One only needs travel down popular highways in suburban Colombo and main roads within the city to witness banners and billboards advertising “Western-sounding” institutes of “higher” education “affiliated” to American or British “universities”. They promise foreign degrees and diplomas, “internationally” recognized, whereas the implication is that indigenous institutes are too lowly and unfashionable. Their brochures and advertising supplements in local newspapers depict white Caucasian people celebrating their academic achievements. “Locals” are not to be seen! I am convinced that if they had instead depicted young Sri Lankans, or the institutions had Sinhala names, no one would even bother looking!
To confound things even more, false values even form part of official public policy.

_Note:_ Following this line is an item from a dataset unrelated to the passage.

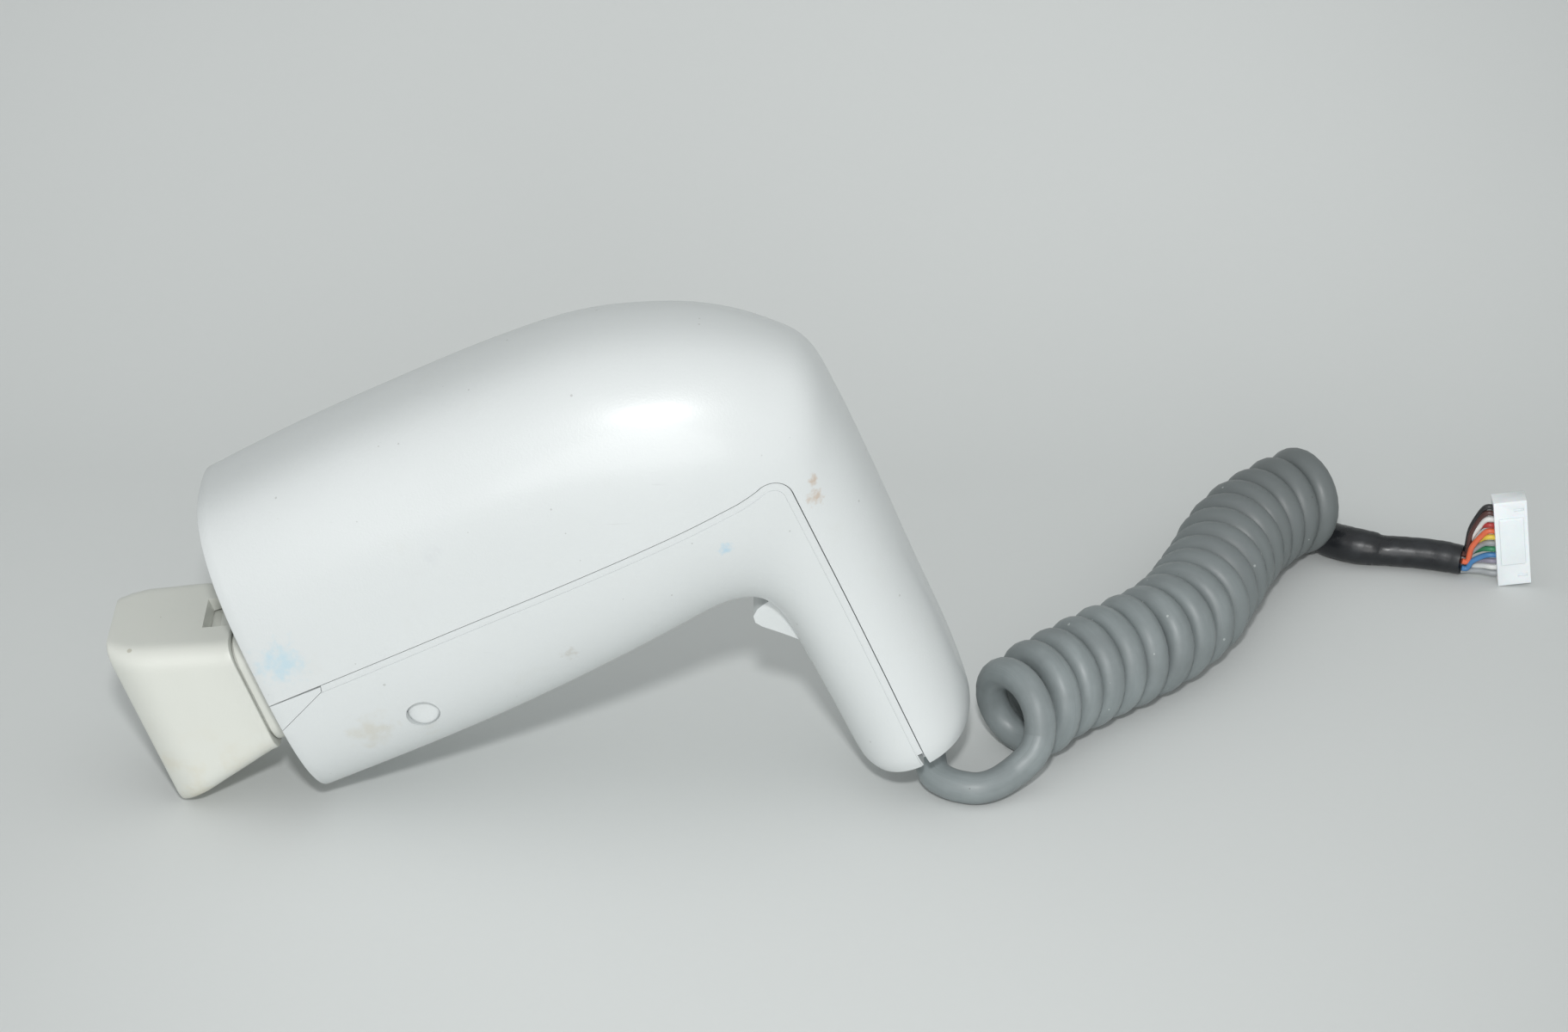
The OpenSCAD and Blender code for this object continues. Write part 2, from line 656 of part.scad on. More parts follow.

One, is that representative democracy and a free enterprise economy are necessary for anyone anywhere to live a decent civilised life; and the all-powerful leaders take it upon themselves to ensure that everyone everywhere can enjoy their God-given right to live in a liberal, democratic and capitalist society.
Given these developments, with seemingly insurmountable problems afflicting “local” higher education, the Sinhala people are rapidly developing further class differences to differentiate the “other”. With economic problems that will not be resolved for many long generations, the recipe is being formulated for massive social upheaval.
The state can be manipulated to use its powers only by a people aware of what they receive and how best it may be changed. People have a responsibility to nurture this resplendent isle to its former glory by rediscovering their humanity, fellowship with the enduring heritage of its blessed soil and compassionate endeavour.